Me: Lalalala. Oh wait? Why is my throat scratchy? And I have a sudden chill as if I'm feverish....

Flu: Hello.

Me: Nooooooo!

Flu: I'm here to stay for a while. So don't plan anything big. Like, getting out of bed. Or eating.

Me: *whimper*

Yes, this has been my life for a few days now. I was very surprised since I've been fortunate enough not to have the flu before (with the very notable exception of the Swine Flu). And because it's May, which is apparently the absolute latest in the flu season (of course).

Yuck. I'm going back to the couch now. See you guys when this thing blows over.

May 1, 2012

two things on a tuesday

1. A very big and wonderful and happy BOOK BIRTHDAY to my friend Wendy Higgins and her debut novel SWEET EVIL. Wendy and I both share an editor (the lovely, talented Alyson Day), and she has provided much moral support and even some beta-reads for me during my journey through the publishing process. I'm on my way to go pick up SWEET EVIL from my BN this afternoon when I finish my daily work allotment on Cutthroat Novel.

2. Some of my friends have been making lists of things that they've been thankful for over the past few days. I think this is a really amazing exercise to practice. Usually I only do it about once a year (read: Thanksgiving), but it's really helped me center in and focus on the little things that make life special even in the mundane of "everyday" life.

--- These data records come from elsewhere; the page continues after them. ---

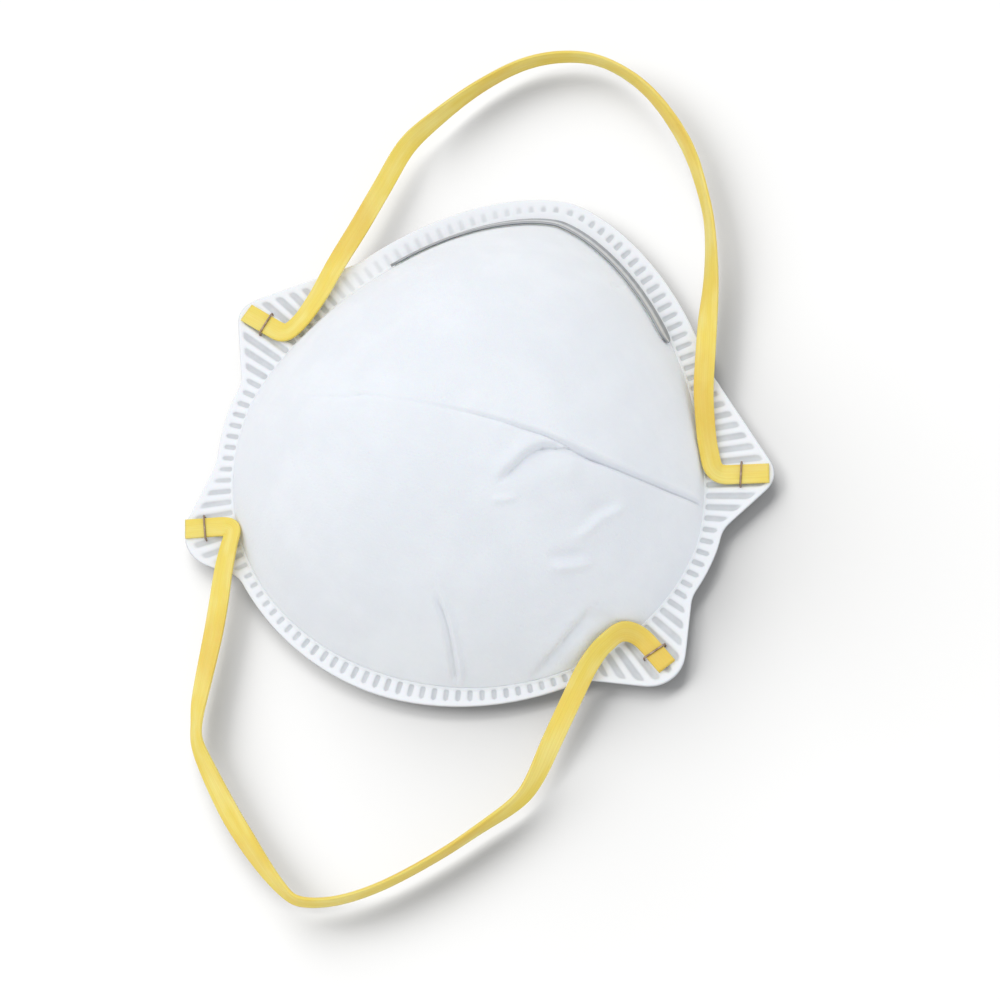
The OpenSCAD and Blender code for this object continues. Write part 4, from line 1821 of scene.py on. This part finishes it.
@dataclass
class ElasticBand:
    """One elastic band: both ends stapled, and a free loop lying between them.

    Attributes:
        name: Name of the piece.
        node: CAD node that it stands for.
        body: Body that would carry the loop; not used.
        ends: Its stapled ends.
        route: X, Y, height of the lower edge and roll at places along the loop.
        blend_from: Y at which it would begin to leave the mask; blend_to where it would ride on its body.
            Neither is used.
        corner: Radius of the section's corners.
    """

    name: str
    node: str
    body: Body
    ends: dict[Side, BandEnd]
    route: tuple[Point4, ...]
    blend_from: float
    blend_to: float
    width: float = 5.2
    thick: float = 0.9
    corner: float = 0.28

    def stations(self) -> Array:
        """Rows of X, Y, Z and roll along the whole band.

        Returns:
            The rows, from the left tip to the right one.
        """
        right = self.ends[Side.RIGHT].stations(self.width)
        left = self.ends[Side.LEFT].stations(self.width) * np.array([-1, 1, 1, 1])
        rows = np.vstack([left, through(np.array(self.route), 3), right[::-1]])
        rows[:, 2] += self.width / 2 * np.sin(np.radians(np.abs(rows[:, 3])))
        return rows

    def eased(self, step: float = 0.6, passes: int = 7) -> Array:
        """Space the stations evenly and ease them, so that neither edge turns back.

        Args:
            step: Distance between two of the finer stations.
            passes: How often each is drawn towards its neighbours.

        Returns:
            Rows of X, Y, Z and roll.
        """
        rows = self.stations()
        passed = running_length(rows[:, :3])
        even = np.linspace(0, passed[-1], round(passed[-1] / step))
        fine = np.column_stack([np.interp(even, passed, column) for column in rows.T])
        for _ in range(passes):
            fine[1:-1] = (fine[:-2] + 2 * fine[1:-1] + fine[2:]) / 4
        return fine

    def build(self) -> bpy.types.Object:
        """Returns:
            The band, swept along its stations.
        """
        fine = self.eased()
        path, roll = fine[:, :3], np.radians(fine[:, 3])
        way = unit(np.gradient(path, axis=0))
        flat = unit(np.cross(np.array([0.0, 0.0, 1.0]), way))
        tall = np.cross(way, flat)
        c, s = np.cos(roll)[:, None], np.sin(roll)[:, None]
        section = rounded_section(self.width, self.thick, self.corner)
        points, faces = sweep(path, flat * c + tall * s, tall * c - flat * s, section)
        band = make_mesh(self.name, points, faces)
        passed = running_length(path)
        around = np.tile(running_length(section), len(path))
        lay_map(band, np.column_stack([np.repeat(passed, len(section)), around]) * MM)
        finish = ElasticFinish()
        band.data.materials.append(finish.make())
        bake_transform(band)
        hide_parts(self.node)
        LOG.info("%s is %.0f mm long", self.name, passed[-1])
        return band


HEAD_BAND = ElasticBand(
    name="head_strap_band",
    node="head_band",
    body=Body.HEAD,
    ends={
        Side.LEFT: BandEnd((66.9, 15.9), 194, -84, 6.5, 9.9, 0.3, 0.4, -14),
        Side.RIGHT: BandEnd((66.9, 13.4), 200, -72, 7.2, 10.1, 0.3, 0.6, -20),
    },
    route=(
        (-57.6, 19.8, 2.3, -17),
        (-55.9, 27.4, 2.8, -10),
        (-54.5, 37.2, 3.8, 0),
        (-52.5, 48.1, 3.7, 12),
        (-50.7, 62.2, 2.9, 20),
        (-49, 74.8, 2, 35),
        (-44.7, 84.3, 1, 60),
        (-37.3, 96.5, 0.4, 78),
        (-27.9, 107.1, 0.2, 84),
        (-17.3, 112.9, 0.2, 86),
        (-5.9, 114.2, 0.2, 86),
        (8.3, 109.2, 0.3, 75),
        (22.8, 97.4, 0.4, 62),
        (32.8, 83.5, 0.3, 66),
        (37.7, 73.8, 0.8, 60),
        (42, 61.9, 1.5, 42),
        (45, 50.8, 2.9, 15),
        (47.6, 41.7, 4, 0),
        (50.3, 32.4, 3.4, -15),
        (52.9, 25.7, 3.1, -23),
        (55.8, 19, 2.6, -24),
    ),
    blend_from=20.5,
    blend_to=30.0,
)

NECK_BAND = ElasticBand(
    name="neck_strap_band",
    node="neck_band",
    body=Body.NECK,
    ends={
        Side.LEFT: BandEnd((61.0, -42.6), 158, 113, 5.2, 10.3, 0.3, 1.1, 30),
        Side.RIGHT: BandEnd((61.8, -38.7), 148, 98, 5.0, 11.0, 2.2, 3.5, 48),
    },
    route=(
        (-52.6, -44.6, 2.8, 27),
        (-52.2, -48, 2.5, 20),
        (-51.4, -52.7, 2.5, 15),
        (-49.4, -61.1, 2.5, 8),
        (-47.4, -70.6, 2.2, 10),
        (-44.6, -86.2, 1.3, 30),
        (-43, -92.1, 0.8, 48),
        (-41, -97.4, 0.7, 52),
        (-35.7, -103.2, 0.9, 38),
        (-26.9, -111.4, 1.3, 20),
        (-20.6, -116.5, 1.2, 22),
        (-12.4, -122.5, 0.6, 45),
        (-5.4, -126.7, 0.2, 65),
        (-0.3, -128.1, 0.2, 80),
        (8.4, -124.9, 0.1, 86),
        (18.1, -117.5, 0.1, 88),
        (28.5, -106.1, 0.1, 88),
        (35.7, -96.5, 0.1, 84),
        (42.4, -87, 0.2, 68),
        (44.5, -80.1, 0.5, 50),
        (45.2, -69.8, 1.3, 25),
        (45.8, -62.6, 2, 12),
        (46.7, -54.1, 2.9, 12),
        (47.6, -48.6, 3.6, 30),
        (49.2, -43.6, 4.5, 43),
    ),
    blend_from=-47.2,
    blend_to=-57.5,
)


@dataclass
class Staple:
    """A wire staple across a band's end, clinched under the rim.

    Attributes:
        twist: Angle between the staple and the band, in degrees.
        reach: Half the distance between its legs.
        crown: Height of its crown.
        clinch: Height of its clinched legs.
        clinch_len: Length of a clinched leg.
        wire: Width of the wire.
        bend: Radius of its bends.
    """

    name: str
    end: BandEnd
    side: Side
    twist: float = -4.0
    reach: float = 3.25
    crown: float = 2.25
    clinch: float = 0.3
    clinch_len: float = 2.4
    wire: float = 0.5
    bend: float = 0.42

    def path(self) -> Array:
        """Points of the wire's middle, in the staple's own axes.

        Returns:
            The points, from one clinched tip over the crown to the other.
        """
        # Y and Z from the clinched tip, round the lower bend, up the leg and over to the crown
        half = [
            (self.reach - self.clinch_len, self.clinch - 0.02),
            (self.reach - self.clinch_len * 0.6, self.clinch - 0.04),
            (self.reach - self.bend * 1.3, self.clinch),
            (self.reach - self.bend * 0.3, self.clinch + self.bend * 0.3),
            (self.reach, self.clinch + self.bend * 1.2),
            (self.reach, self.crown - self.bend * 1.1),
            (self.reach - self.bend * 0.3, self.crown - self.bend * 0.3),
            (self.reach - self.bend * 1.2, self.crown),
            (self.reach * 0.5, self.crown + 0.03),
        ]
        line = [(0.0, y, z) for y, z in half] + [(0.0, 0.0, self.crown + 0.04)]
        line += [(0.0, -y, z) for y, z in half[::-1]]
        return through(np.array(line), 4)

    def build(self) -> bpy.types.Object:
        """Bend the wire and drive it in.

        Returns:
            The staple, riding on the mask.
        """
        path = self.path()
        way = unit(np.gradient(path, axis=0))
        wide = np.tile(np.array([1.0, 0.0, 0.0]), (len(path), 1))
        thick = np.cross(way, wide)
        points, faces = sweep(path, wide, thick, rounded_section(self.wire, self.wire * 0.9, 0.2, 3))
        turn = math.radians(self.side.value * (self.end.heading + self.twist - 180))
        c, s = math.cos(turn), math.sin(turn)
        turned = points @ np.array([[c, s, 0.0], [-s, c, 0.0], [0.0, 0.0, 1.0]])
        turned += np.array([self.side.value * self.end.place[0], self.end.place[1], 0.0])
        return dress(make_mesh(f"{self.name}_wire", turned, faces), self.name, StapleFinish())


# ---------------------------------------------------------------- the whole mask


def main() -> None:
    """Load the frame, then build and dress each sub-assembly in order."""
    logging.basicConfig(level=logging.INFO, format="%(name)s: %(message)s")
    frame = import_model()
    studio = Studio()
    studio.camera()
    for band in (HEAD_BAND, NECK_BAND):
        band.build()
        LOG.info("%s stands for %s", band.name, band.node)
    studio.light(studio.floor())
    studio.open_sky()
    shape = CupShape()
    CupPlies(shape).build()
    WeldedRim(shape).build(frame["nodes"]["welded_rim"])
    NoseClip(shape).build()
    NoseFoam(shape).build()
    for side in Side:
        word = side.name.lower()
        Staple(f"staple_upper_{word}", HEAD_BAND.ends[side], side).build()
        Staple(f"staple_lower_{word}", NECK_BAND.ends[side], side).build()


if __name__ == "__main__":
    main()
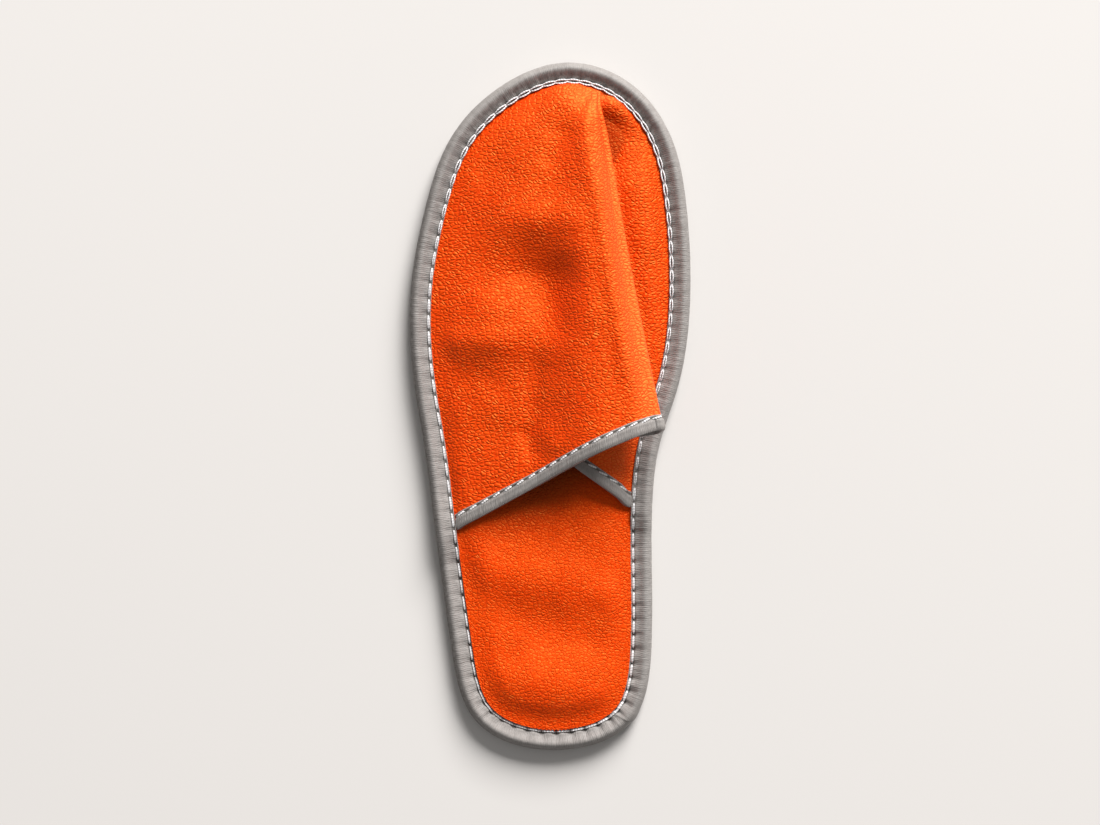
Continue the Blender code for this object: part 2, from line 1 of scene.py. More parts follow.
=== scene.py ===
"""Looks of the hotel slipper: grained fabric, folded tape with its stitches, padded insole and moulded tread.

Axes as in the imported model: +Y toe, +X medial side, +Z up. Working sizes are in millimetres.
"""

import bmesh
import bpy
import numpy as np
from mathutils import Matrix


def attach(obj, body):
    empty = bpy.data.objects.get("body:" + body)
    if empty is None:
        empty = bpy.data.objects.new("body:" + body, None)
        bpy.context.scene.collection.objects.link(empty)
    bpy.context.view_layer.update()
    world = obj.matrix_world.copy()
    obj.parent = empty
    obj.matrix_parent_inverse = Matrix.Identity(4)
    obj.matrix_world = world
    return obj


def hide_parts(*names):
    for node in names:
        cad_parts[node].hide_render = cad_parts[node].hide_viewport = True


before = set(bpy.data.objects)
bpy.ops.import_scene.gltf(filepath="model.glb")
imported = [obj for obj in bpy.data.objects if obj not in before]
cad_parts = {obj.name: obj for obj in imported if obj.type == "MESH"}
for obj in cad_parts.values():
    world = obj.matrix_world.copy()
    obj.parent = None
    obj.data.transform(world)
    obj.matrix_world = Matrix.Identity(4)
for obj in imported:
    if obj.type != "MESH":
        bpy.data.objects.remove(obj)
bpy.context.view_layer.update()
MM = 0.001
GAP = 0.3                     # between two neighbouring pieces

# ---- outline ------------------------------------------------------------------------------------
LENGTH = 285.0
HEEL_TIP_X = 2.5
TOE_TIP_X = 6.5
# section, share of the length from the heel, lateral edge x, medial edge x
LAST = (
    ("heel curve", 0.045, -31.6, 34.4),
    ("heel seat", 0.150, -41.2, 41.9),
    ("waist", 0.360, -49.3, 42.2),
    ("instep", 0.450, -52.7, 45.6),
    ("arch end", 0.520, -56.0, 52.1),
    ("ball", 0.670, -57.9, 58.0),
    ("joint", 0.790, -51.8, 56.4),
    ("toe root", 0.890, -41.4, 50.2),
    ("toe curve", 0.970, -18.6, 33.0),
)
OUTLINE_POINTS = 1440
LOOP_POINTS = 360             # points of a plain loop inside the outline
SIDE_STATIONS = 48            # stations down each side of the tread sheet

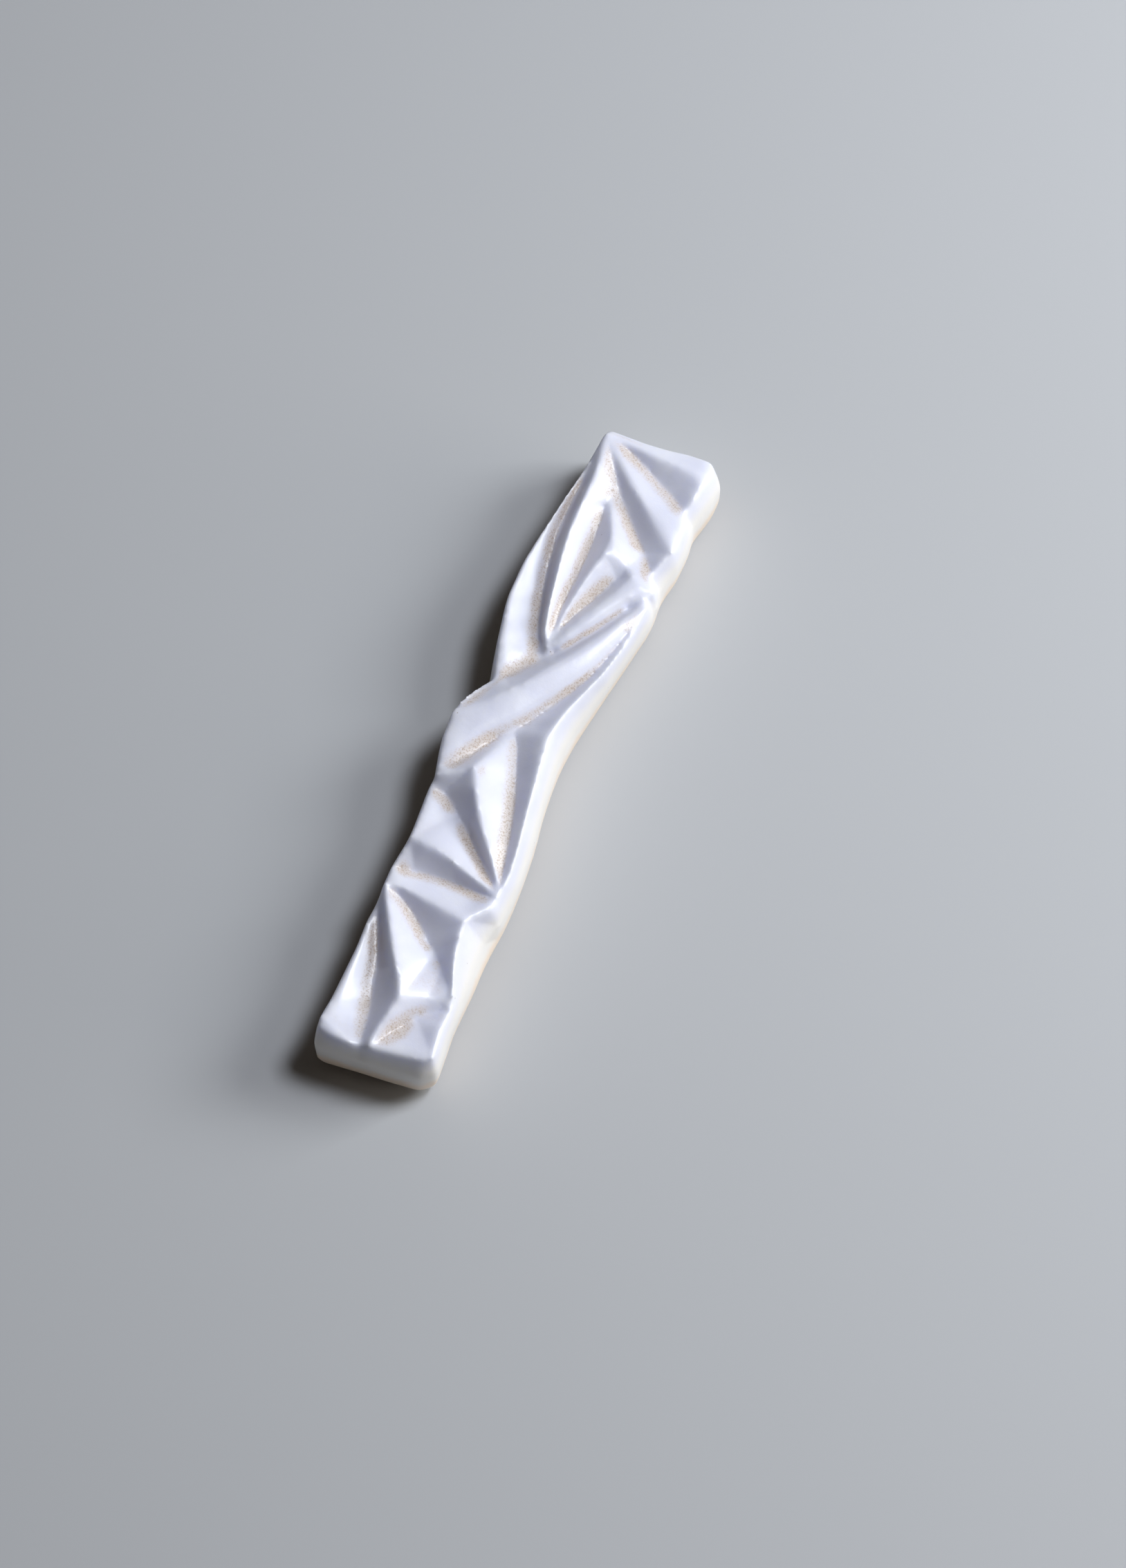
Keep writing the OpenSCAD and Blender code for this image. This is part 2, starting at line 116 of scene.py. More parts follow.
def apply_modifiers(obj):
    """Gives the object the mesh that its modifiers make, and removes them."""
    graph = bpy.context.evaluated_depsgraph_get()
    mesh = bpy.data.meshes.new_from_object(obj.evaluated_get(graph))
    obj.modifiers.clear()
    obj.data = mesh
    return obj


def voxel_remesh(obj, size):
    remesh = obj.modifiers.new("even", "REMESH")
    remesh.mode = "VOXEL"
    remesh.voxel_size = size
    apply_modifiers(obj)
    obj.data.shade_smooth()


def vertex_array(mesh):
    points = np.empty(len(mesh.vertices) * 3)
    mesh.vertices.foreach_get("co", points)
    return points.reshape(-1, 3)


def edge_array(mesh):
    edges = np.empty(len(mesh.edges) * 2, dtype=np.int64)
    mesh.edges.foreach_get("vertices", edges)
    return edges.reshape(-1, 2)


def normal_array(mesh):
    normals = np.empty(len(mesh.vertices) * 3)
    mesh.vertex_normals.foreach_get("vector", normals)
    return normals.reshape(-1, 3)


def set_vertices(mesh, points):
    mesh.vertices.foreach_set("co", points.ravel())
    mesh.update()


def neighbour_mean(values, edges):
    """The mean of each vertex's neighbours, for an array of one or more columns."""
    count = np.bincount(edges.ravel(), minlength=len(values))
    columns = values.reshape(len(values), -1).T
    sums = [
        np.bincount(edges[:, 0], column[edges[:, 1]], len(values))
        + np.bincount(edges[:, 1], column[edges[:, 0]], len(values))
        for column in columns
    ]
    return (np.array(sums).T / np.maximum(count, 1)[:, None]).reshape(values.shape)


def relax(points, edges, hold, rounds):
    """Moves each point towards its neighbours' mean, less where hold nears 1."""
    pull = 0.5 * (1 - hold)[:, None]
    for _ in range(rounds):
        points = points + pull * (neighbour_mean(points, edges) - points)
    return points


def blur(values, edges, rounds):
    for _ in range(rounds):
        values = 0.5 * (values + neighbour_mean(values, edges))
    return values


def smooth_step(low, high, values):
    t = np.clip((values - low) / (high - low), 0, 1)
    return t * t * (3 - 2 * t)


def store(mesh, name, values):
    layer = mesh.attributes.new(name, "FLOAT", "POINT")
    layer.data.foreach_set("value", values.astype(np.float32))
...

In the past week I've been thankful for:

-seeing a two bald eagles in the wild

-watching the sunset over the marsh

-drinking iced chai at Kudu with my husband

-having really amazing artist friends (see their art here and here and here)

-free BBQ

-Trader Joe's

-finding an entire cache of Anthropologie clothes at the thrift store for $4 a piece

-and of course, being able to write every single day!